A Hog Shed Update with pictures!

The first shed worked out so well we decided to convert our old hogshed (one which Kim's father gave me, well he gave me two sheds, which I tore apart and reused to make one good one and then attached the back structure/run with scrap lumber I scavenged) which we had used for chickens previously back into a hog shed with a pallet fence run.




For this little guy who is still looking for a mate.



Here is our newest addition, a bore potbelly, he is still relatively young but phenotypically screams to me that he is indeed what we are looking for.






Going back to the original shed, here is the gate, fastened in "poor man" style to the pallets beside it with shoe laces and braced with a cinder block.








Here is the finished enclosure and fence. As you can see, on one side of the enclosure we made a small pallet box with a gate to close them in at night until they get large enough to dissuade predation by coyotees, bobcats, and stray dogs.

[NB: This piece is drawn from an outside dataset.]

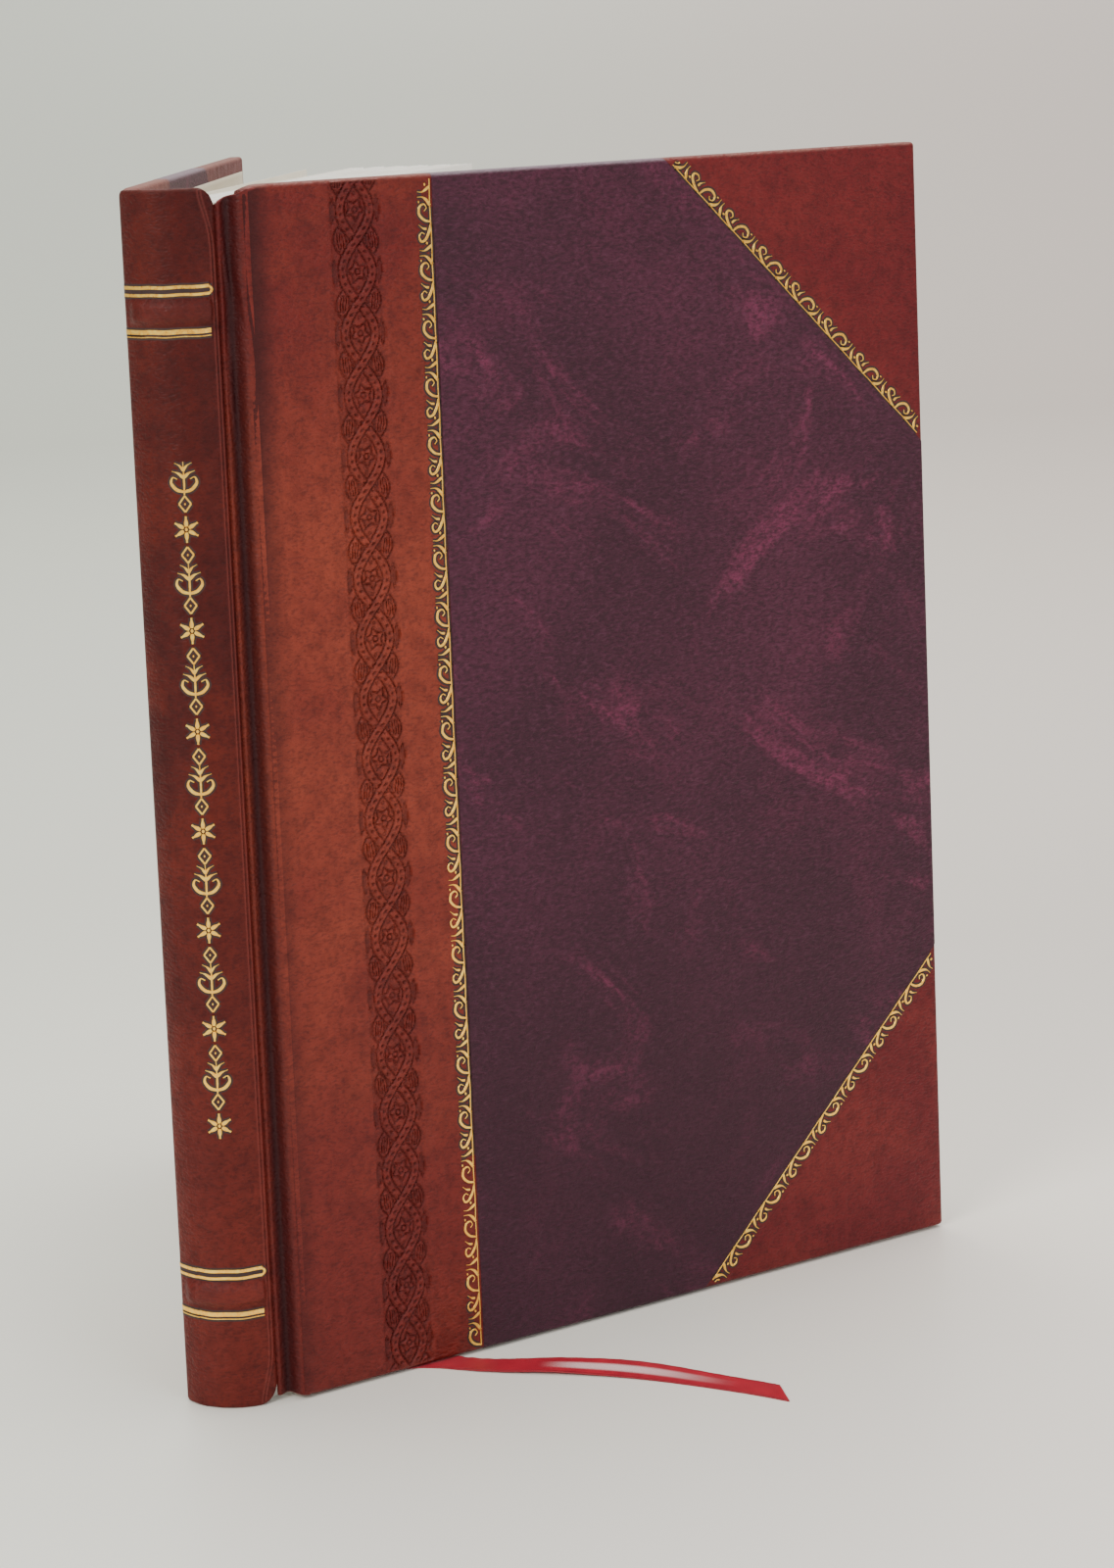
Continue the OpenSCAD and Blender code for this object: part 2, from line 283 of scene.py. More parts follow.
def make_ribbon():
    line = spline(RIBBON_ROUTE, RIBBON_STEPS)
    lean = np.clip(line[:, 3], 0, 1)[:, None]
    centre = line[:, :3]
    centre[:, 2] = np.maximum(centre[:, 2], RIBBON_T / 2 + FLOOR_GAP)
    heading = unit(np.gradient(centre, axis=0))
    face = np.where(centre[:, 1:2] > 1, [[0, 0, 1]], [[0, 1, 0]])
    square_on = unit(np.cross(heading, face))
    side = unit(square_on * (1 - lean) + np.array([[1.0, 0, 0]]) * lean)
    side = side / np.maximum((side * square_on).sum(1, keepdims=True), 0.5)
    reach = run_length(centre)
    tip = smooth(reach, reach[-1] - RIBBON_CUT, reach[-1])[:, None]
    side = side + heading * math.tan(math.radians(RIBBON_SLANT)) * tip
    up = unit(np.cross(side, heading))
    outside = smooth(reach, *RIBBON_OUT)
    # The loose end rolls about its line, and lies flat again at its tip.
    roll = math.radians(RIBBON_ROLL) * outside * bell(reach - RIBBON_ROLL_AT, RIBBON_ROLL_WIDTH)
    rolled = up * np.linalg.norm(side, axis=1, keepdims=True)
    side = side * np.cos(roll)[:, None] + rolled * np.sin(roll)[:, None]
    up = unit(np.cross(side, heading))
    centre[:, 2] += np.abs(side[:, 2]) * RIBBON_W / 2 * outside
    across = np.linspace(-1, 1, 9)
    selvedge = 1 + 0.5 * smooth(np.abs(across), 0.8, 0.95)
    pucker = 0.05 * np.sin(reach * 1.7)[:, None] * across[None] ** 2 * (1 - 0.6 * outside[:, None])
    rings = []
    for sign, order in ((1, slice(None)), (-1, slice(None, None, -1))):
        width = (across[order] * RIBBON_W / 2)[None, :, None]
        lift = sign * RIBBON_T / 2 * selvedge[order][None] + pucker[:, order]
        rings.append(centre[:, None] + side[:, None] * width + up[:, None] * lift[..., None])
    skin = np.concatenate(rings, 1)
    skin[..., 2] = np.maximum(skin[..., 2], FLOOR_GAP)
    rows, cols = skin.shape[:2]
    k_across = np.tile(np.concatenate([across, across[::-1]]) * RIBBON_W / 2, rows)
    at = np.stack([k_across, np.zeros(rows * cols), np.repeat(reach, cols)], 1)
    obj = make_object("ribbon_marker_satin", front_place(skin.reshape(-1, 3)), tube_faces(rows, cols), at)
    sharpen(outward(obj), 50)
    path = front_place(centre) * MM
    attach(obj, "front_cover")
    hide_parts("ribbon_marker")
    tuple(path[0])
    return obj


ribbon = make_ribbon()

# ---------- closed solids from loops ----------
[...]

The aforementioned boar who we got from a friend via a trade. Likely the most "backwoods" trade I ever made, a friend, (think Rob Zombie with glasses) pulled up in his late 60's pickup in cutoff jean shorts, no shirt and wearing sandals and promptly traded me the pig for a bottle of homemade elderberry wine (all of this just hours before attending a David Allen Coe concert). The pig is now affectionately known as "Winehead".
Fence from a different angle. The feed bags are there to cover gabs that the small pigs could (and did get out of).
The newest pallet/pig project. A pasture box made of pallets. The roof is made from an old corrugated plastic cigarette advertisment which would have ended up in the county landfill otherwise. The box set's atop a skid so it can be drug by hand, four wheeler, or tractor to the necessary field to allow the pigs to pasture, root, and fertilize for planting next season. We will be making one of these for all of the breeder pigs we decide to keep with the sheds serving for dry season (to dry to root effectively, nothing to forage for) and also for farrowing.